Apr 23, 2024
Physician Burnout in the Face of COVID-19
By Dr. Claire Neely, ICSI President & CEO
In the past few years, our healthcare industry has done a better job of addressing issues around mental health for our healthcare professionals, such as physician burnout, with new programs to help promote the wellbeing and emotional resiliency. Some medical schools are trying to reduce the impacts of physician burnout with training that teaches a more balanced, therapeutic relationship between doctor and patient, as opposed to the more traditional, hierarchical experience most of us were shown.
Although progress has been made, nothing can prepare our caregivers for the impact of the COVID-19 crisis on their mental health. Our physicians and nurses are laser focused on providing care for their patients, and adrenaline is surely helping them to keep going despite the conditions we’ve all read about, particularly in the hardest hit areas like New York City and New Orleans. But at some point, this curve will flatten. Once our healthcare workers have time to stop and think, that’s when more problems may start.
Whether it’s caretaker fatigue or severe PTSD, or something in between, we must be ready to support our heroes on the frontlines from an emotional standpoint, not just a physical one.
To plan solutions for this inevitable problem, it’s important to understand why physician burnout has been such a struggle in the first place. My generation of doctors were trained to have a kind of “emotional disconnect” when dealing with patients. We are supposed to be the objective person in the room, which creates a mental “split” as we attempt to separate ourselves emotionally from the patient experience. The high rates of divorce, drug and alcohol abuse, and even suicides among physicians attest to the challenge with maintaining this distance.
There are impacts to mental health when keeping all these feelings inside, and this goes for nurses and other healthcare professionals as well. The tradition of being the person who is supposed to provide the help, not the one the needs it, has contributed to an entire sector of workers who simply do not ask for help.
With COVID-19, our healthcare workers are facing extraordinary conditions that frankly we’ve never seen before.

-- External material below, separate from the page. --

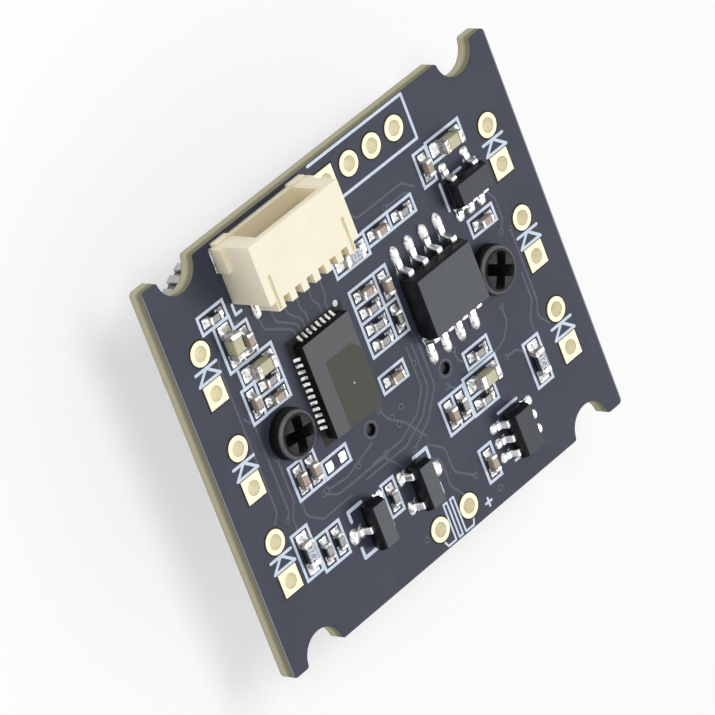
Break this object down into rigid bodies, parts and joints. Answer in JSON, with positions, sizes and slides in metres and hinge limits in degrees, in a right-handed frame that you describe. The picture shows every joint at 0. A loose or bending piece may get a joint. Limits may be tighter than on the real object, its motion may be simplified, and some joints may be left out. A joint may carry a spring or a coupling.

For example, healthcare workers may normally view their home environment as one that is a respite from the stress of their daily work. Yet now workers are concerned about bringing the virus home to their families, and/or have the added complexity of children schooling at home, so what used to be a place that provided some peace is now just another source of anxiety. What was once a safe, re-energizing space is simply no longer there.

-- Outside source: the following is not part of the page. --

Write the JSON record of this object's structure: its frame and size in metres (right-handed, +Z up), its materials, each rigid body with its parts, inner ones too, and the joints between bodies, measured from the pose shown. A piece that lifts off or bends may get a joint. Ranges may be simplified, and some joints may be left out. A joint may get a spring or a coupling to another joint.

In addition, this group of trained, intelligent workers no longer has many of the answers, or if they do have the answers, they may not have the tools (like PPE) to execute proper supports. Having to reuse equipment and perform other tasks in a way that would not be their first (or tenth) choice causes more stress as well as extreme anxiety about not doing it “right.” Each day on the frontlines of COVID-19 healthcare workers are being asked to make do, if not become creative when treating patients due to a lack of resources and knowledge. Obviously, this compounds stress in a way that’s unimaginable for many.
While this is cause for great concern, there are also reasons for great hope. I am gladdened by the work health care has done over the past 15 years to help not only doctors, but other healthcare workers handle stress and anxiety in a healthier way. Programs that promote mindfulness practices, or providing supportive, therapeutic venues to discuss the emotional impacts of tough cases are two examples of ways in which providers and others can support our workers.
Based on this pre-existing work, many organizations have already activated to create mental health support to help our COVID-19 caregivers. ICSI, for example, has been holding conversations across the state to spread supportive practices, creating a new Mental Health Support website to provide the latest tools and resources for healthcare workers. Within ICSI’s newly formed Mental Health Support for Healthcare series, we’re hearing about new programs like internal warmlines, and buddy systems to provide peer emotional support. Some mental health professionals and others have created basic supports like food delivery systems for frontline workers, and finding ways to provide services they may not necessarily have the time or energy to complete.
Overall, I’m hopeful that our industry will meet the challenge of better supporting the emotional needs of physicians, nurses and other workers. Efforts to do so would create a permanent change in how we approach caring for patients, and the wellbeing of our healthcare workers will be stronger for it.